* [Data shown]:
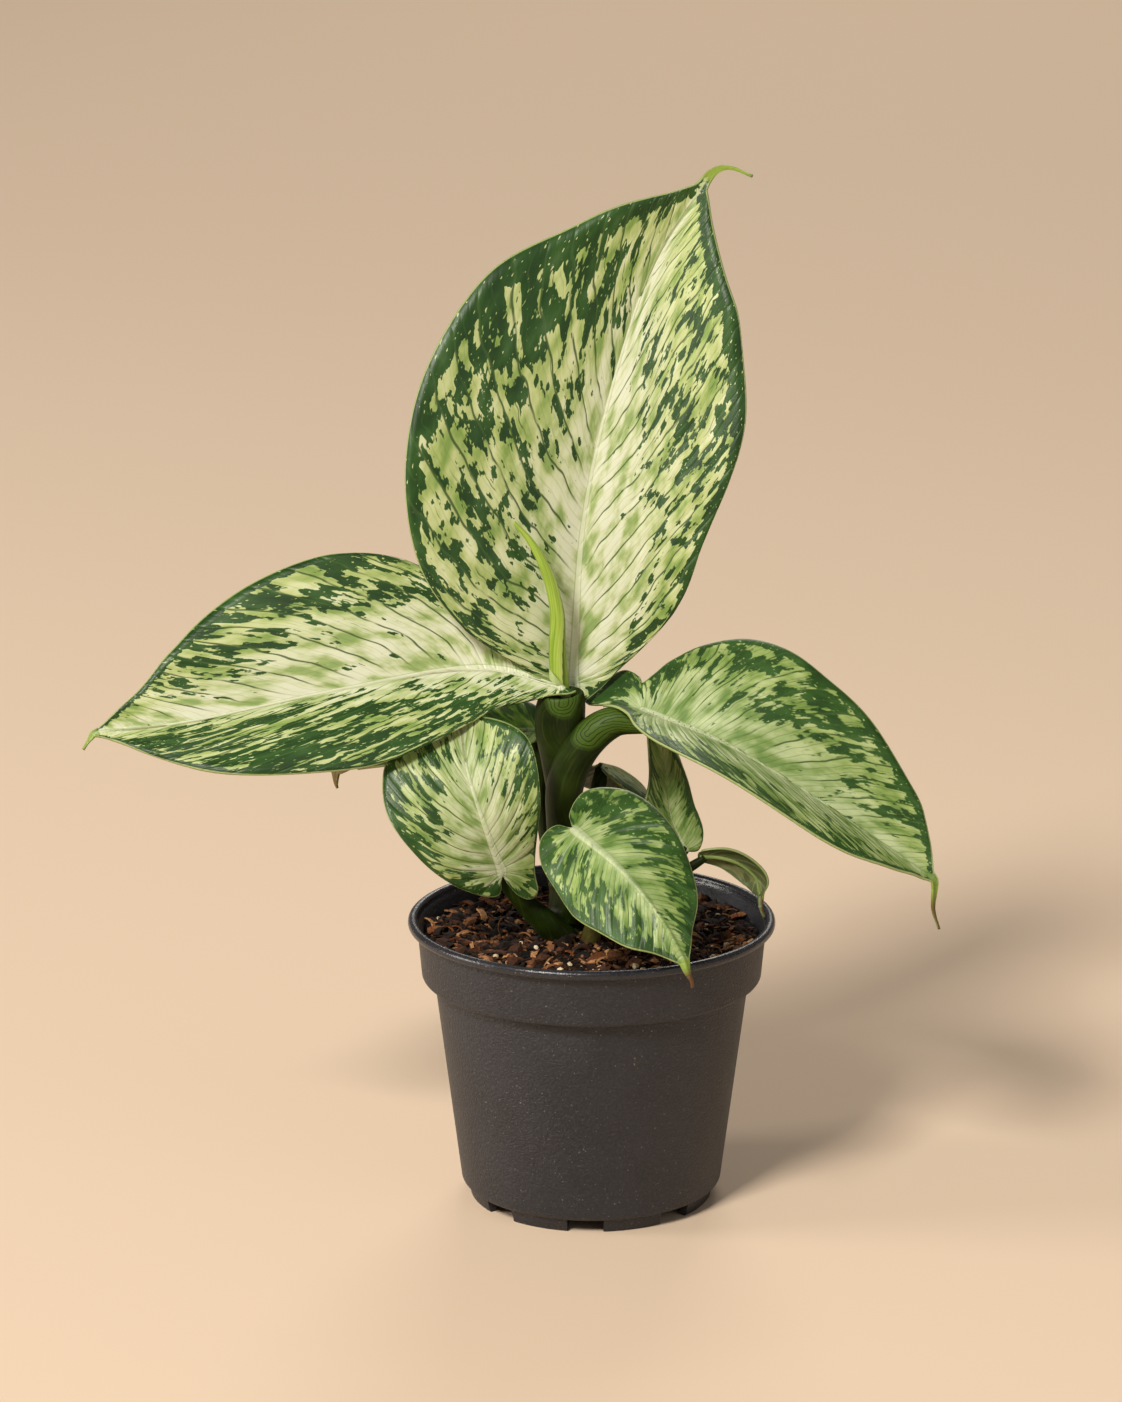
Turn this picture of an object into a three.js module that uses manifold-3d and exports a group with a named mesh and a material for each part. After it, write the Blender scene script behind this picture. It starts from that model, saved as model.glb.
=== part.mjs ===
// Potted dieffenbachia: pot, soil, main stem, nine leaves, one rolled new leaf, one old sheath.
// Millimetres, +Z up, the front of the plant faces -Y, the pot axis is the Z axis, the pot stands on Z = 0.
import * as THREE from 'three';
import ManifoldModule from 'manifold-3d';

const wasm = await ManifoldModule();
wasm.setup();
const { Manifold, Mesh: SolidMesh } = wasm;

// ---------- driving dimensions: pot and soil ----------
const POT_HEIGHT = 95;
const RIM_RADIUS = 60;         // outside of the rolled lip
const RIM_DEPTH = 3;           // lip, top to bottom
const COLLAR_TOP_RADIUS = 57;  // straight collar under the lip
const COLLAR_FOOT_RADIUS = 55.6;
const STEP_HEIGHT = 76;        // where the collar steps in to the body
const BODY_TOP_RADIUS = 51.5;
const BODY_FOOT_RADIUS = 42.9;
const FOOT_RADIUS = 40;
const FOOT_HEIGHT = 5;
const FOOT_WIDTH = 3;
const PAD_RADIUS = 8;          // round pad in the middle of the underside
const WALL = 1.6;
const FLOOR = 3;
const NOTCH_COUNT = 8;         // drainage gaps in the foot ring
const NOTCH_WIDTH = 12;
const POT_SIDES = 48;
const SOIL_TOP = 87.5;
const SOIL_GAP = 0.3;          // clearance of the soil in the pot and round each stem
const SOIL_BUMP = 1.6;
const CHIP_COUNT = 26;         // bark and perlite pieces grown into the soil

// ---------- driving dimensions: leaves ----------
const BLADE_THICKNESS = 0.8;
const GAP = 0.3;               // clearance between neighbouring stalks
const SPREAD = 2.4;            // how far the side veins sweep forward on their way to the margin

// Each leaf: rib = middle line of the blade from base to tip; face = direction its upper side looks, at
// the base and at the tip; left and right = the two halves, each with the lift from the rib (degrees), the
// curl to the margin (degrees) and the margin as [distance from the rib, distance along the rib]; stalk =
// [x, y, z, radius] from the stem to the blade; drip = fine point beyond the blade.
const LEAVES = {
  leaf_top: {
    rib: [[-6, 6, 171], [-3, 16, 220], [5, 26, 259], [19, 36, 301], [36, 40, 328]],
    face: [[0.3, -1, 0.1], [0.1, -0.95, 0.25]],
    left: { lift: 14, curl: 12, edge: [[0, 0], [12, 7], [27, 11], [43, 17], [57, 32], [64, 54], [62, 84], [51, 112], [28, 134], [10, 156], [2, 168]] },
    right: { lift: 35, curl: 12, edge: [[0, 0], [17, 7], [34, 23], [41, 44], [46, 70], [46, 94], [37, 119], [24, 142], [9, 160], [2, 168]] },
    stalk: [[-8, 1, 112, 3], [-8, 4, 135, 4.2], [-7, 6, 158, 3.8], [-6, 7.5, 173, 2.6]],
    ridge: 2.6, rows: 15,
    drip: [[38, 38, 331], [42, 36, 334], [51, 31, 333]],
  },
  leaf_left: {
    rib: [[-10, -3, 173], [-38, 0, 178], [-81, -8, 173], [-128, -17, 165], [-158, -20, 162]],
    face: [[0.1, -0.75, 0.65], [0, -0.7, 0.7]],
    left: { lift: 12, curl: 16, edge: [[0, 0], [5, 4], [11, 16], [18, 35], [25, 54], [30, 72], [28, 90], [22, 108], [14, 124], [6, 140], [2, 150]] },
    right: { lift: 24, curl: 10, edge: [[0, 0], [2, 8], [3, 18], [9, 28], [24, 41], [37, 54], [43, 70], [41, 86], [34, 102], [22, 117], [11, 134], [2, 150]] },
    stalk: [[-8, 0, 112, 3], [-9.5, -1, 138, 5], [-10.5, -2, 156, 7], [-11, -2, 168, 7.8], [-13, -2.5, 173, 5], [-17, -2.8, 174.5, 2.6]],
    ridge: 2.2, rows: 14,
    drip: [[-160, -21, 160], [-162, -22, 157]],
  },
  leaf_right: {
    rib: [[16, -8, 166], [45, -22, 157], [81, -30, 136], [108, -36, 118]],
    face: [[0.3, -0.45, 0.8], [0.4, -0.6, 0.7]],
    left: { lift: 30, curl: 16, edge: [[0, 0], [2, -10], [5, -16], [11, -14], [14, -7], [9, -1], [14, -2], [22, 0], [31, 7], [38, 20], [40, 37], [37, 52], [31, 68], [21, 87], [10, 100], [2, 108]] },
    right: { lift: 26, curl: 14, edge: [[0, 0], [4, -6], [10, -4], [16, 4], [20, 14], [22, 26], [22, 40], [22, 57], [20, 74], [15, 87], [7, 100], [2, 108]] },
    stalk: [[-8, -1, 110, 4.5], [-9, -4, 130, 5.2], [-6, -6, 146, 6.2], [1, -7, 156, 5.6], [10, -8, 161.5, 3.8], [19, -10, 163.5, 2.4]],
    ridge: 2.4, rows: 18,
    drip: [[108, -37, 109], [110, -37, 102]],
  },
  leaf_low_left: {
    rib: [[-29, -23, 116], [-35, -27, 135], [-40, -22, 151], [-42, -11, 163]],
    face: [[0.15, -0.8, 0.6], [-0.05, -0.95, 0.3]],
    left: { lift: 6, curl: 14, edge: [[0, 0], [4, -6], [12, -1], [20, 9], [26, 22], [28, 34], [24, 44], [14, 51], [5, 56], [1.5, 58]] },
    right: { lift: 16, curl: 14, edge: [[0, 0], [5, -6], [12, -3], [17, 9], [20, 21], [22, 34], [20, 44], [12, 52], [5, 56], [1.5, 58]] },
    stalk: [[-7, -2, 88, 4.4], [-10, -9, 91, 4.6], [-16, -15, 98, 4], [-23, -18, 106, 3.2], [-30, -22.5, 117, 2.2]],
    ridge: 2, rows: 11, drip: [],
  },
  leaf_low_right: {
    rib: [[-6, -26, 132], [9, -45, 124], [21, -57, 112], [29, -63, 100]],
    face: [[0, -0.8, 0.6], [0.4, -0.8, 0.5]],
    left: { lift: -4, curl: 16, edge: [[0, 0], [3, -6], [11, -10], [19, -5], [24, 4], [25, 15], [22, 28], [16, 39], [8, 52], [2, 62]] },
    right: { lift: -12, curl: 16, edge: [[0, 0], [3, -6], [9, -7], [15, -2], [19, 7], [21, 19], [19, 30], [14, 43], [7, 54], [2, 62]] },
    stalk: [[-6, -4, 96, 4], [-5, -13, 108, 3.6], [-6, -21, 122, 3], [-5, -26, 130, 2.2]],
    ridge: 2, rows: 11,
    drip: [[31, -64, 93]],
  },
  leaf_side_right: {
    rib: [[31, 13, 113], [26, 15, 124], [24, 15, 139], [18, 15, 164]],
    face: [[-0.15, -0.95, 0.2], [-0.05, -0.95, 0.2]],
    left: { lift: 38, curl: 10, edge: [[0, 0], [6, -2], [10, 7], [11, 18], [8, 30], [5, 40], [1.5, 52]] },
    right: { lift: 20, curl: 10, edge: [[0, 0], [5, -1], [9, 5], [10, 15], [9, 27], [6, 39], [1.5, 52]] },
    stalk: [[-4, 3, 90, 3.4], [12, 8, 98, 3], [25, 12, 107, 2.4], [31, 14, 114, 1.8]],
    ridge: 1.6, rows: 10, drip: [],
  },
  leaf_curled_right: {
    rib: [[35, 4, 114], [45, 4, 113], [53, 2, 108], [55, 0, 102]],
    face: [[0, 0.8, 0.6], [0.5, 0.8, 0.2]],
    left: { lift: 15, curl: 25, edge: [[0, 0], [3.5, 2], [4, 9], [4, 17], [3, 23], [1.2, 27]] },
    right: { lift: 15, curl: 25, edge: [[0, 0], [3.5, 2], [4, 9], [4, 17], [3, 23], [1.2, 27]] },
    stalk: [[-2, -4, 91, 3], [14, -1, 97, 2.6], [27, 2, 107, 2], [37, 3.6, 113.4, 1.3]],
    ridge: 1.2, rows: 9,
    drip: [[57, -2, 99]],
  },
  leaf_back_left: {
    rib: [[-17, 12, 154], [-38, 17, 153], [-62, 24, 147], [-80, 27, 138], [-83, 26, 129]],
    face: [[0, -0.45, 0.9], [-0.3, -0.5, 0.8]],
    left: { lift: 10, curl: 14, edge: [[0, 0], [6, 0], [12, 9], [15, 24], [15, 42], [12, 58], [7, 68], [1.5, 76]] },
    right: { lift: 18, curl: 14, edge: [[0, 0], [8, 0], [15, 10], [19, 26], [18, 44], [13, 58], [7, 68], [1.5, 76]] },
    stalk: [[-10, 4, 98, 3], [-15, 9, 124, 3], [-17, 11, 143, 2.6], [-19, 12, 153, 2]],
    ridge: 1.8, rows: 12, drip: [],
  },
  leaf_back_right: {
    rib: [[3, 14, 142], [10, 27, 136], [18, 41, 125], [23, 49, 108]],
    face: [[0.2, 0.3, 0.95], [0.5, 0.6, 0.6]],
    left: { lift: -32, curl: -14, edge: [[0, 0], [4, -3], [10, -1], [15, 9], [16, 24], [12, 40], [5, 53], [1.5, 60]] },
    right: { lift: -32, curl: -14, edge: [[0, 0], [4, -3], [10, -1], [15, 9], [16, 24], [12, 40], [5, 53], [1.5, 60]] },
    stalk: [[-6, 4, 98, 3], [-1, 9, 120, 3], [2, 12, 134, 2.6], [3.5, 15, 141, 2]],
    ridge: 1.8, rows: 12, drip: [],
  },
};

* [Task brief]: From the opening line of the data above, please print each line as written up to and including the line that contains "const SPREAD = 2.4;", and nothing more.

* [Output below]:
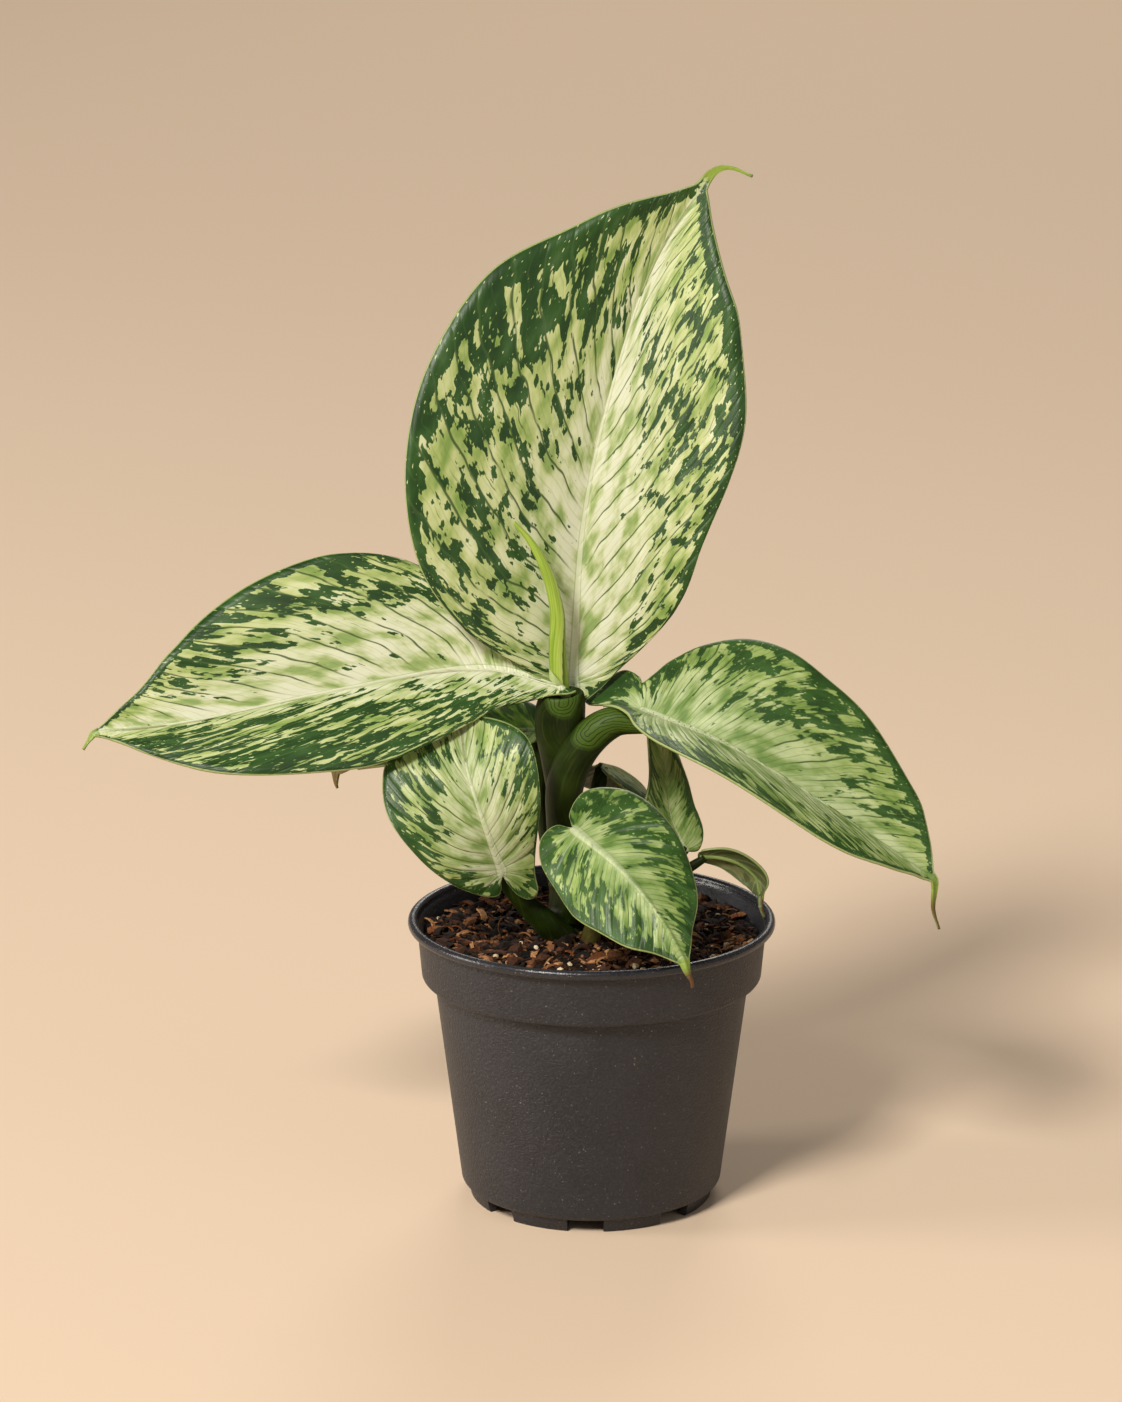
Turn this picture of an object into a three.js module that uses manifold-3d and exports a group with a named mesh and a material for each part. After it, write the Blender scene script behind this picture. It starts from that model, saved as model.glb.
=== part.mjs ===
// Potted dieffenbachia: pot, soil, main stem, nine leaves, one rolled new leaf, one old sheath.
// Millimetres, +Z up, the front of the plant faces -Y, the pot axis is the Z axis, the pot stands on Z = 0.
import * as THREE from 'three';
import ManifoldModule from 'manifold-3d';

const wasm = await ManifoldModule();
wasm.setup();
const { Manifold, Mesh: SolidMesh } = wasm;

// ---------- driving dimensions: pot and soil ----------
const POT_HEIGHT = 95;
const RIM_RADIUS = 60;         // outside of the rolled lip
const RIM_DEPTH = 3;           // lip, top to bottom
const COLLAR_TOP_RADIUS = 57;  // straight collar under the lip
const COLLAR_FOOT_RADIUS = 55.6;
const STEP_HEIGHT = 76;        // where the collar steps in to the body
const BODY_TOP_RADIUS = 51.5;
const BODY_FOOT_RADIUS = 42.9;
const FOOT_RADIUS = 40;
const FOOT_HEIGHT = 5;
const FOOT_WIDTH = 3;
const PAD_RADIUS = 8;          // round pad in the middle of the underside
const WALL = 1.6;
const FLOOR = 3;
const NOTCH_COUNT = 8;         // drainage gaps in the foot ring
const NOTCH_WIDTH = 12;
const POT_SIDES = 48;
const SOIL_TOP = 87.5;
const SOIL_GAP = 0.3;          // clearance of the soil in the pot and round each stem
const SOIL_BUMP = 1.6;
const CHIP_COUNT = 26;         // bark and perlite pieces grown into the soil

// ---------- driving dimensions: leaves ----------
const BLADE_THICKNESS = 0.8;
const GAP = 0.3;               // clearance between neighbouring stalks
const SPREAD = 2.4;            // how far the side veins sweep forward on their way to the margin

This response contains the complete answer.